The year is now 2009. In 36 years, their house is now worth in the neighborhood of $1-3 million--an increase of between
28 and 85 times the original purchase price and a fabulously lucrative investment. In 2006 (the last year figures are available), the median household income was $58,407; the same house would now cost the new owner
17-51 times their annual salary.
[Also, keep in mind that the inflated 2006 figure reflects double-breadwinning households, which was not common in 1974, so the difference is even greater than it appears.]And you wonder why so many people took out bad loans? They felt they deserved to live in a house, as hard-working, gainfully-employed couples--and they were right--but the market was such that there was actually no way they could afford to pay for one. Between greedy real estate developers, corrupt politicians, predatory bankers, insatiable real estate trusts, real estate speculation, and bidding wars, prices became artificially, unsustainably high. Wannabe homeowners forced their hand and they lost. Big time.
The Man: 9,941,994, Men: 0.
Meanwhile, the bleeding doesn't stop there, of course.
Real wages (adjusted for inflation) have
remained stagnant since 1974, despite enormous increases in productivity and work hours. In other words, while costs have risen dramatically, you are making the same amount--
or, in most cases, less--than your father did in 1974, when gas was $0.55 a gallon and a beer at a ballpark cost ten cents. A beer at a recent LA Dodger game set me back $12, or 1/12 of my daily take-home pay.
In the last 36 years, health care costs have skyrocketed, retirement benefits have dwindled or disappeared, and the cost of a private university education has gone from
$10,000 a year to
$32,000 a year (for public universities, costs have increased 37% in the last 10 years alone).
How are we supposed to live like this? How are intelligent people who have a soul--and, therefore, did not become shady bankers, selfish corporate executives, or lawyers--supposed to afford to buy a house somewhere that could be classified as 'non-bumblefuck?'
Homeowners’ equity fell to 41.4 percent of the total value of household real estate at the end of the first quarter of 2009. This percentage has decreased sharply since the end of 2005. It first fell below 50 in the fourth quarter of 2007 – marking the first time that homeowners’ mortgage debts exceeded their equity in their homes since 1945, when the Fed’s data begins.
There you have it, folks--sixty-four years of 'progress' has resulted in a net-
loss of equity. Thank you, corporate America, for shipping all the wealth not in your own pockets overseas.

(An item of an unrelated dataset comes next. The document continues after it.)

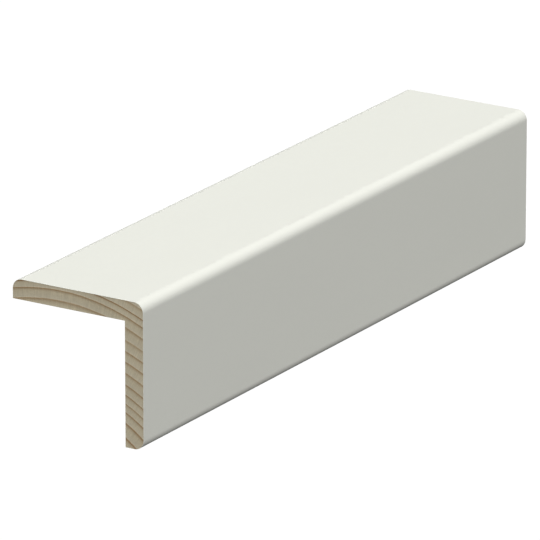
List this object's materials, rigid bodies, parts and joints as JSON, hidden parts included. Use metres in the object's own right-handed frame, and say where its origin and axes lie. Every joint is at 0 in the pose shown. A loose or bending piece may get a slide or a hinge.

Are we reaching a point where intelligent, rational people are going to start moving off the grid in droves and repopulate depressed rural areas in their quest for an affordable house? Will we all have to live in factories abandoned by 'patriotic' corporations who moved all their non-executive jobs to China? Where will all these newly-rural people work? How far will they have to drive to shop somewhere that isn't evil-incarnate WalMart? How are they supposed to afford to send their children to school?
Or, since everyone has a college degree these days
(thanks, University of Phoenix!) and a diploma doesn't even guarantee a job at Starbucks, will people eventually
stop sending their children to college?
I know that sounds crazy, or at least illogical, but if we look at the matter honestly, and perform a simple cost/benefit analysis, at some point the costs
will outweigh the benefits. Who wants to graduate college $100,000 in debt, with an ever-dwindling prospect of gainful employment and the looming fear that they will need to locate another $750,000 just to buy a house in the city they grew up in?
It wasn't even 100 years ago that most intelligent, productive people got their education in the real world, unable to afford a college education. They got menial or entry-level jobs and worked their way up from there.
However, what with unemployed PhDs fighting each other over janitorial jobs these days, another, more exotic option is becoming increasingly enticing, and probably as useful:
Formerly an option only for wealthy members of the aristocracy, these days a high-school graduate could choose--instead of going to college--to live, frugally, in a string of major European cities over a four year period, immersing him/herself in language, culture, and the arts. This would not only provide a well-rounded liberal arts education and--shockingly, but truthfully--be
cheaper than attending a 4-year American college, but it also comes with free, top-o-the-line health care! Invent a time machine and sign me up!
Time to dust off your
Grand Tour brochures, travel agents!
(If the Internet didn't kill you all slowly...)You may think this is all a joke. You may think these ideas are radical, ridiculous, and ill-informed. You may be right, you may be wrong, but the way I see it, this is the very real, human side of the matter, one that is rarely discussed in the media, or over the dinner table.
The exorbitant cost of a
comfortable, quality life in the United States these days--now more unattainable than ever--is the dubious result of three main factors:
1. Decades of unnecessary, harmful real estate speculation by wealthy American freelance speculators, deep-pocketed real estate trusts, investment organizations, and corporations.
2. The insatiable hunger for profit that
defines the modern corporation.
3. The fact that our government has failed to act on behalf of its less-moneyed-yet-vastly-more-numerous constituents, failed to step in with laws/oversight/restrictions, and is therefore complicit in allowing the situation to spiral out of control.
For all their blustery talk about America being the richest and most powerful nation on Earth, the rich and greedy oligopoly has created a country its own hard-working citizens can barely afford to live in.
What, may I ask, is the benefit of that, aside from the pieces of silver lining their pockets?